──────── INPUT RECORDS

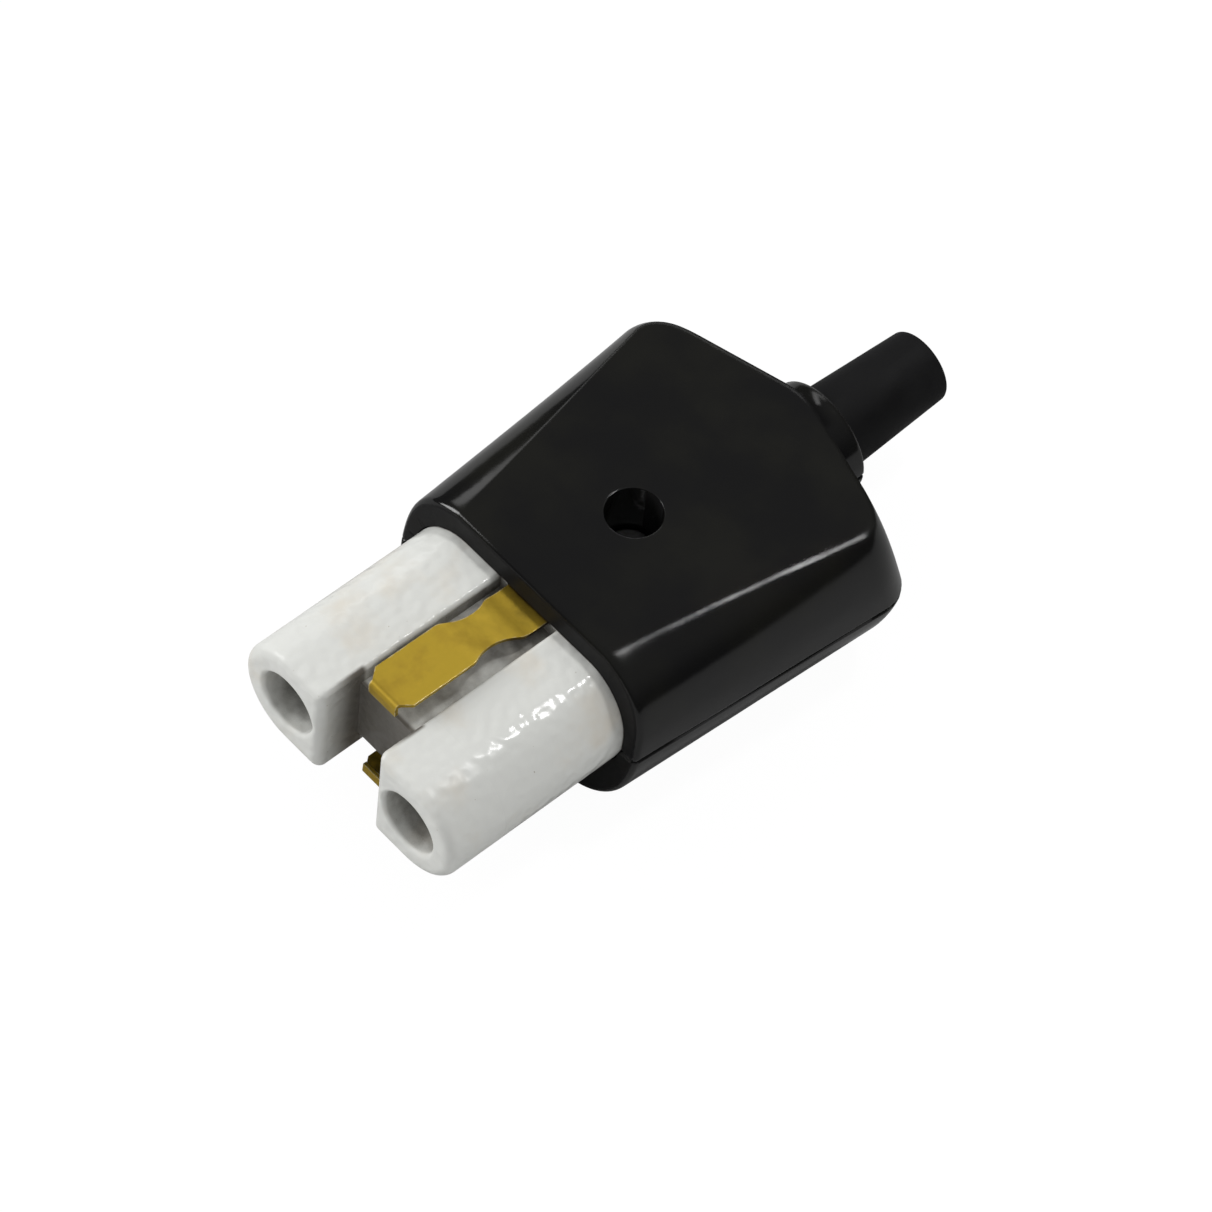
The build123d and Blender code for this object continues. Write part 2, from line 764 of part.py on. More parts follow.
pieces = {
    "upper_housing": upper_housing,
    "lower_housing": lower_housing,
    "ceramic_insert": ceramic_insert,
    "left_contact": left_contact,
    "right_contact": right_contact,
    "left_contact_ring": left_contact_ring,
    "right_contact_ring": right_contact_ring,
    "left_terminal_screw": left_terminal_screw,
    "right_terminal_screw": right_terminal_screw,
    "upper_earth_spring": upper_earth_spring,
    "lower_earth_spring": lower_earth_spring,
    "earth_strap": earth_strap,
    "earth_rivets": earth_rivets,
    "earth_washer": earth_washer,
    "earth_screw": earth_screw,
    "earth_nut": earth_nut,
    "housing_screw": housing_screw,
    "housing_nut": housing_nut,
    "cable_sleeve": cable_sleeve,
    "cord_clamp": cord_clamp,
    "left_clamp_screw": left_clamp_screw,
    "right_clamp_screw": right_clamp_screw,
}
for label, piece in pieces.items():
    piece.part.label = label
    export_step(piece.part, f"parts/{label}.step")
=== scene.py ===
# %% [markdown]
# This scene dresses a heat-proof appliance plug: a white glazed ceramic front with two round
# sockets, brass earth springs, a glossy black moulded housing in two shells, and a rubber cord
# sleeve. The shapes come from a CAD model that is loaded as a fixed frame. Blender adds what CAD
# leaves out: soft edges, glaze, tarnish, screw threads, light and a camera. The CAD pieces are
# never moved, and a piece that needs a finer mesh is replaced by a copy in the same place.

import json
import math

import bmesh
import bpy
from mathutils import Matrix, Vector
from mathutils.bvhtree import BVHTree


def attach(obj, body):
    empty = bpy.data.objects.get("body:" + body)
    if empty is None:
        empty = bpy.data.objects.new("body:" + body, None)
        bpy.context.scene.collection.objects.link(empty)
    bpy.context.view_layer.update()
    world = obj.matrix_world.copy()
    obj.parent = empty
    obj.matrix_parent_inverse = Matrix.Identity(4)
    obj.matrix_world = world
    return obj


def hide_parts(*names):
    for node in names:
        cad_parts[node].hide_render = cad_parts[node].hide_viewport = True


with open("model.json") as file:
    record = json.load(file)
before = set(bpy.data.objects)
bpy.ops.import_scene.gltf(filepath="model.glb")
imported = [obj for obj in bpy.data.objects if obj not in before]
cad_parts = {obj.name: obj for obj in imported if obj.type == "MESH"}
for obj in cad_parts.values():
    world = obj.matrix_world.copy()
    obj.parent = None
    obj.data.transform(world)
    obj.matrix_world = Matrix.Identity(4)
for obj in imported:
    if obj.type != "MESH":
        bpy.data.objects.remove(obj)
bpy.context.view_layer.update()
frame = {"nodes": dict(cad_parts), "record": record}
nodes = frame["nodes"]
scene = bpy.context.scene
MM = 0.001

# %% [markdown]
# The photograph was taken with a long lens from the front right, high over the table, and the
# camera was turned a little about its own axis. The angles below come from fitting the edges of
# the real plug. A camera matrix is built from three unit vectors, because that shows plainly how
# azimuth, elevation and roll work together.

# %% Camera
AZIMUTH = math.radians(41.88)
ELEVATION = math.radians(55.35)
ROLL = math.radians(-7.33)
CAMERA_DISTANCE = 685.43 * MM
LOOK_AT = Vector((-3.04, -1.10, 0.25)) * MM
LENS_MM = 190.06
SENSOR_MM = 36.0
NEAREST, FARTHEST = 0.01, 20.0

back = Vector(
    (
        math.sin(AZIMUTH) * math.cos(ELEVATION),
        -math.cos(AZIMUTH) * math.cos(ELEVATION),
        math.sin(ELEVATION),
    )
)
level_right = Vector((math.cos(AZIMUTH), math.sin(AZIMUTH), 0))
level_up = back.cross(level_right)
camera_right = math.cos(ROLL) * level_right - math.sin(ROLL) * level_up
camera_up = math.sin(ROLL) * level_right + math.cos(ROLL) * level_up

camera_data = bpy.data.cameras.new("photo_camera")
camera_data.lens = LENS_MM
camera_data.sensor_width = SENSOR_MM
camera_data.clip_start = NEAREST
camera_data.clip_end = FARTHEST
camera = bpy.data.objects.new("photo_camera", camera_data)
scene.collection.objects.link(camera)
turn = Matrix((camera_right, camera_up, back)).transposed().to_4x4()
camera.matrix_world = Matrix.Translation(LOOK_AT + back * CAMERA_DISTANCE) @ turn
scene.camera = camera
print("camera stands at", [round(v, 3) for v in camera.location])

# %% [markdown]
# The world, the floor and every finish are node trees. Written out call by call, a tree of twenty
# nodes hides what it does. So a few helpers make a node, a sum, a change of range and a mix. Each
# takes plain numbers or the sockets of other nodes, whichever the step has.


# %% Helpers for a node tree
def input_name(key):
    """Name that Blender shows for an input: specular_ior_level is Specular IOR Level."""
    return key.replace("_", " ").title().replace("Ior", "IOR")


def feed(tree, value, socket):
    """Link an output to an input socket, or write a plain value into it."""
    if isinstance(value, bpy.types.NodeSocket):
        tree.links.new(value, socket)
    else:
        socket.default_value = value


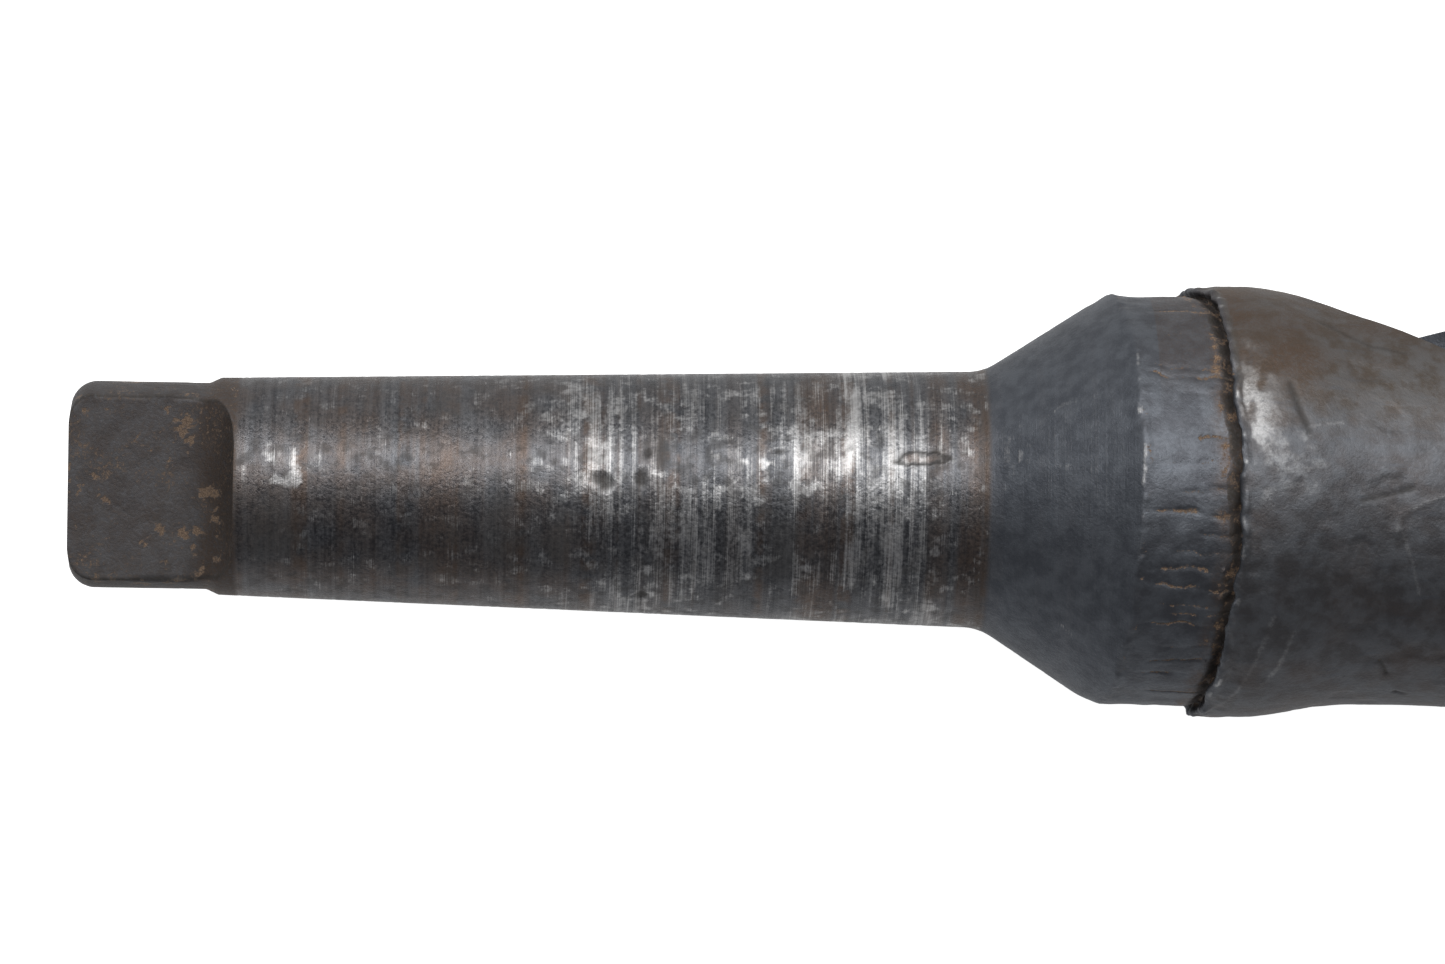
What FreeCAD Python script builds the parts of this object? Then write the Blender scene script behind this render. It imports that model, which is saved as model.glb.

────────────────

STATED EXERCISE: Make an exact copy of the records.

EXERCISE SOLUTION:
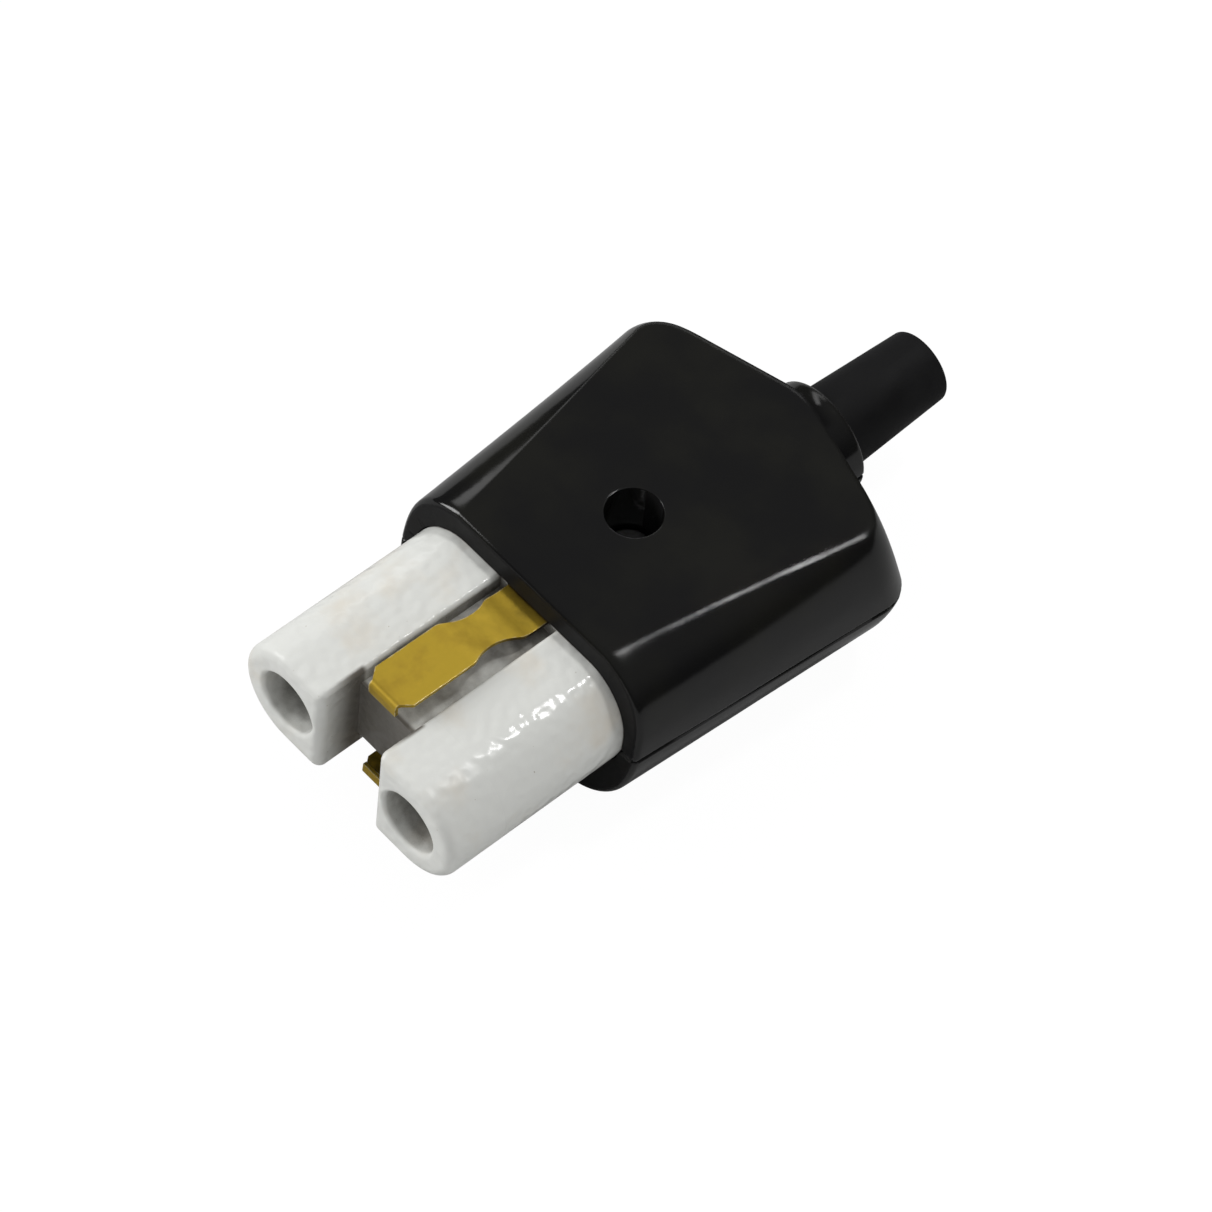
The build123d and Blender code for this object continues. Write part 2, from line 764 of part.py on. More parts follow.
pieces = {
    "upper_housing": upper_housing,
    "lower_housing": lower_housing,
    "ceramic_insert": ceramic_insert,
    "left_contact": left_contact,
    "right_contact": right_contact,
    "left_contact_ring": left_contact_ring,
    "right_contact_ring": right_contact_ring,
    "left_terminal_screw": left_terminal_screw,
    "right_terminal_screw": right_terminal_screw,
    "upper_earth_spring": upper_earth_spring,
    "lower_earth_spring": lower_earth_spring,
    "earth_strap": earth_strap,
    "earth_rivets": earth_rivets,
    "earth_washer": earth_washer,
    "earth_screw": earth_screw,
    "earth_nut": earth_nut,
    "housing_screw": housing_screw,
    "housing_nut": housing_nut,
    "cable_sleeve": cable_sleeve,
    "cord_clamp": cord_clamp,
    "left_clamp_screw": left_clamp_screw,
    "right_clamp_screw": right_clamp_screw,
}
for label, piece in pieces.items():
    piece.part.label = label
    export_step(piece.part, f"parts/{label}.step")
=== scene.py ===
# %% [markdown]
# This scene dresses a heat-proof appliance plug: a white glazed ceramic front with two round
# sockets, brass earth springs, a glossy black moulded housing in two shells, and a rubber cord
# sleeve. The shapes come from a CAD model that is loaded as a fixed frame. Blender adds what CAD
# leaves out: soft edges, glaze, tarnish, screw threads, light and a camera. The CAD pieces are
# never moved, and a piece that needs a finer mesh is replaced by a copy in the same place.

import json
import math

import bmesh
import bpy
from mathutils import Matrix, Vector
from mathutils.bvhtree import BVHTree


def attach(obj, body):
    empty = bpy.data.objects.get("body:" + body)
    if empty is None:
        empty = bpy.data.objects.new("body:" + body, None)
        bpy.context.scene.collection.objects.link(empty)
    bpy.context.view_layer.update()
    world = obj.matrix_world.copy()
    obj.parent = empty
    obj.matrix_parent_inverse = Matrix.Identity(4)
    obj.matrix_world = world
    return obj


def hide_parts(*names):
    for node in names:
        cad_parts[node].hide_render = cad_parts[node].hide_viewport = True


with open("model.json") as file:
    record = json.load(file)
before = set(bpy.data.objects)
bpy.ops.import_scene.gltf(filepath="model.glb")
imported = [obj for obj in bpy.data.objects if obj not in before]
cad_parts = {obj.name: obj for obj in imported if obj.type == "MESH"}
for obj in cad_parts.values():
    world = obj.matrix_world.copy()
    obj.parent = None
    obj.data.transform(world)
    obj.matrix_world = Matrix.Identity(4)
for obj in imported:
    if obj.type != "MESH":
        bpy.data.objects.remove(obj)
bpy.context.view_layer.update()
frame = {"nodes": dict(cad_parts), "record": record}
nodes = frame["nodes"]
scene = bpy.context.scene
MM = 0.001

# %% [markdown]
# The photograph was taken with a long lens from the front right, high over the table, and the
# camera was turned a little about its own axis. The angles below come from fitting the edges of
# the real plug. A camera matrix is built from three unit vectors, because that shows plainly how
# azimuth, elevation and roll work together.

# %% Camera
AZIMUTH = math.radians(41.88)
ELEVATION = math.radians(55.35)
ROLL = math.radians(-7.33)
CAMERA_DISTANCE = 685.43 * MM
LOOK_AT = Vector((-3.04, -1.10, 0.25)) * MM
LENS_MM = 190.06
SENSOR_MM = 36.0
NEAREST, FARTHEST = 0.01, 20.0

back = Vector(
    (
        math.sin(AZIMUTH) * math.cos(ELEVATION),
        -math.cos(AZIMUTH) * math.cos(ELEVATION),
        math.sin(ELEVATION),
    )
)
level_right = Vector((math.cos(AZIMUTH), math.sin(AZIMUTH), 0))
level_up = back.cross(level_right)
camera_right = math.cos(ROLL) * level_right - math.sin(ROLL) * level_up
camera_up = math.sin(ROLL) * level_right + math.cos(ROLL) * level_up

camera_data = bpy.data.cameras.new("photo_camera")
camera_data.lens = LENS_MM
camera_data.sensor_width = SENSOR_MM
camera_data.clip_start = NEAREST
camera_data.clip_end = FARTHEST
camera = bpy.data.objects.new("photo_camera", camera_data)
scene.collection.objects.link(camera)
turn = Matrix((camera_right, camera_up, back)).transposed().to_4x4()
camera.matrix_world = Matrix.Translation(LOOK_AT + back * CAMERA_DISTANCE) @ turn
scene.camera = camera
print("camera stands at", [round(v, 3) for v in camera.location])

# %% [markdown]
# The world, the floor and every finish are node trees. Written out call by call, a tree of twenty
# nodes hides what it does. So a few helpers make a node, a sum, a change of range and a mix. Each
# takes plain numbers or the sockets of other nodes, whichever the step has.


# %% Helpers for a node tree
def input_name(key):
    """Name that Blender shows for an input: specular_ior_level is Specular IOR Level."""
    return key.replace("_", " ").title().replace("Ior", "IOR")


def feed(tree, value, socket):
    """Link an output to an input socket, or write a plain value into it."""
    if isinstance(value, bpy.types.NodeSocket):
        tree.links.new(value, socket)
    else:
        socket.default_value = value


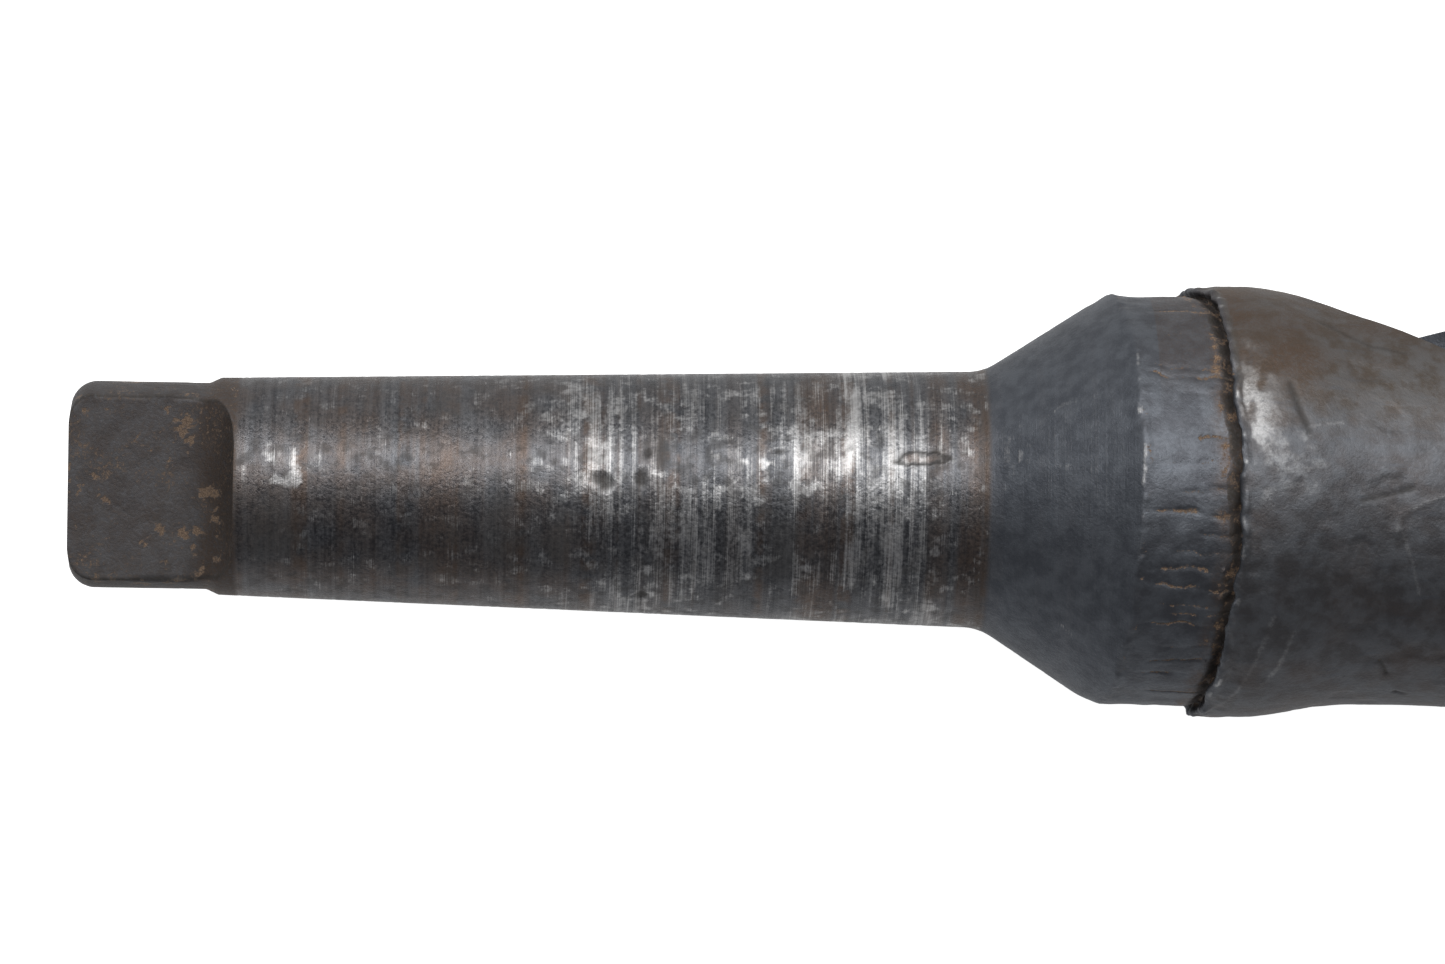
What FreeCAD Python script builds the parts of this object? Then write the Blender scene script behind this render. It imports that model, which is saved as model.glb.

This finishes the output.